Ordnance Survey Map. 6 inches to the mile, 1893.
Major changes over the previous thirty years saw the construction of a network of railways lines, with open land in the north of Chiswick Parish disappearing beneath new streets of housing. The low-lying south of the parish is still mainly open farmland, but by building an earth bank along the river’s edge, the Duke of Devonshire, who owned more than half of Chiswick, made possible development, for example, of the Grove Park estate.

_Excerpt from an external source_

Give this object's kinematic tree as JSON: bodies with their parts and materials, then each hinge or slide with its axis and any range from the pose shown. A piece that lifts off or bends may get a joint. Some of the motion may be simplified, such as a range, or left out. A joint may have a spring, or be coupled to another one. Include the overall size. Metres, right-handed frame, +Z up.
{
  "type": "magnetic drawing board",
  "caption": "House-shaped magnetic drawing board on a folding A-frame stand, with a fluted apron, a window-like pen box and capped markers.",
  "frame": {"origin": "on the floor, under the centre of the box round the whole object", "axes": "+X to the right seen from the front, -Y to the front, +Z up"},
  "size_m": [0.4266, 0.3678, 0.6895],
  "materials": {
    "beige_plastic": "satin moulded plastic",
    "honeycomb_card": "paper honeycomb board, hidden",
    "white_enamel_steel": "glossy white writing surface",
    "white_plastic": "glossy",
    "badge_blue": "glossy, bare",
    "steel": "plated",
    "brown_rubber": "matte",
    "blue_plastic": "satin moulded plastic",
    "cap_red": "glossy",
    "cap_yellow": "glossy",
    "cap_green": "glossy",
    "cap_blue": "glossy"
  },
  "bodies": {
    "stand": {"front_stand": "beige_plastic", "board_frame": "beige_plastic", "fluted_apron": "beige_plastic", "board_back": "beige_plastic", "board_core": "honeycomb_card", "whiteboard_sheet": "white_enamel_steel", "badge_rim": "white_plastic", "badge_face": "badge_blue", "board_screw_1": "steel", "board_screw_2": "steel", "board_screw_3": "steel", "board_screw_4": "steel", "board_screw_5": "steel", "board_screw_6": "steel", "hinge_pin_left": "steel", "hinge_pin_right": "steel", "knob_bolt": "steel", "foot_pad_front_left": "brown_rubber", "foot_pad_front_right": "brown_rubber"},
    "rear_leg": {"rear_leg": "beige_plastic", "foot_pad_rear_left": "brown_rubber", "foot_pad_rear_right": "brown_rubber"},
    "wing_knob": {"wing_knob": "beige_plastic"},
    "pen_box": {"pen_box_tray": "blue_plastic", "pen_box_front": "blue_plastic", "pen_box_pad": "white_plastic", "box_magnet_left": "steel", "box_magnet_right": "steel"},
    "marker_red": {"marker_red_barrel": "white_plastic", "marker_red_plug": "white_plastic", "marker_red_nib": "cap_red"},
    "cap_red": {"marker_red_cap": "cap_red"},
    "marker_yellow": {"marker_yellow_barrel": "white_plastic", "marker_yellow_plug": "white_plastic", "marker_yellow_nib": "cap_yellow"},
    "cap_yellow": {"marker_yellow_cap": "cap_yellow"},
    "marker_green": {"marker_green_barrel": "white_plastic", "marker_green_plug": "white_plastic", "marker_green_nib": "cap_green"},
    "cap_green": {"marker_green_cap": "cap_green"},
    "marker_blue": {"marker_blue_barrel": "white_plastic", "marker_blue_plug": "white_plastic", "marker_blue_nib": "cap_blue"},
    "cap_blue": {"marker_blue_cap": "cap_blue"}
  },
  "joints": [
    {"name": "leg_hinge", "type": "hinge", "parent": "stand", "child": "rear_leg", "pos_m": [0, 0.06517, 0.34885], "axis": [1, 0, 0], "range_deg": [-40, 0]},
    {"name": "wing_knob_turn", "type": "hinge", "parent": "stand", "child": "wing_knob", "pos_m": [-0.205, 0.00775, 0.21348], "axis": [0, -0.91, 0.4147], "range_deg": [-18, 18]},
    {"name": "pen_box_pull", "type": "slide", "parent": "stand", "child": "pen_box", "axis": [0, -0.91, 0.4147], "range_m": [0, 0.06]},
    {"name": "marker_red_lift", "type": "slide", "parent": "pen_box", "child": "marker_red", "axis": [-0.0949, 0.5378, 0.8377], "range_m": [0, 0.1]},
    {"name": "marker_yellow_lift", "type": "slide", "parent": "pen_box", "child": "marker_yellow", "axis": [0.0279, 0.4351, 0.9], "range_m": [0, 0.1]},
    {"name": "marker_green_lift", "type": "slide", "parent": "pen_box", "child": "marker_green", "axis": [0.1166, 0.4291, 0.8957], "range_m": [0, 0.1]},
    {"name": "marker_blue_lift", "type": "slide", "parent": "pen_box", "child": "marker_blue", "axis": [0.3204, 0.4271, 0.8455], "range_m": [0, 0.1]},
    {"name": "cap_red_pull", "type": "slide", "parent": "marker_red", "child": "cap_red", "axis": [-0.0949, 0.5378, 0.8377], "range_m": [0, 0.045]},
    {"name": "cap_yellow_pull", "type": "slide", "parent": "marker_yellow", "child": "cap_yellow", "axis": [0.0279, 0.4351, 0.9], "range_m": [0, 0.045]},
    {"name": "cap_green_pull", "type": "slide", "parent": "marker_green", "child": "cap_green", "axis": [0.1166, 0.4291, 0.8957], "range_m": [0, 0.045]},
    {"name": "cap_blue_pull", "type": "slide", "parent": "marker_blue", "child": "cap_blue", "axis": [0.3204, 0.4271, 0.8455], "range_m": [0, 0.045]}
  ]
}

A major cholera outbreak in London in 1854 and continuing outbreaks of typhus underlined the importance of maps in providing a vital link to discovering the sources of these diseases; Dr John Snow plotted the spread of cholera via sick people, eventually tracking down the cause to a water pump in Broad Street. Following the Public Health Act of 1848, Local Boards of Health were formed in urban areas and were given power to ensure clean water supplies to their districts, as well as controlling sewers. However, they required extremely detailed maps to plan the sewers, and there were arguments between the Ordnance Survey and the Metropolitan Commissioners of Sewers (and their successors from 1856, the Metropolitan Board of Works) as to who should pay for the extra work.
In 1863 the Treasury authorised the work, and for the following eight years surveying was carried out. Then it took another five years for the sheets to be engraved…. The new series finally began in 1872, and ten years later it was decided that all OS maps were to be revised every twenty years. Work therefore began on the new edition in 1891.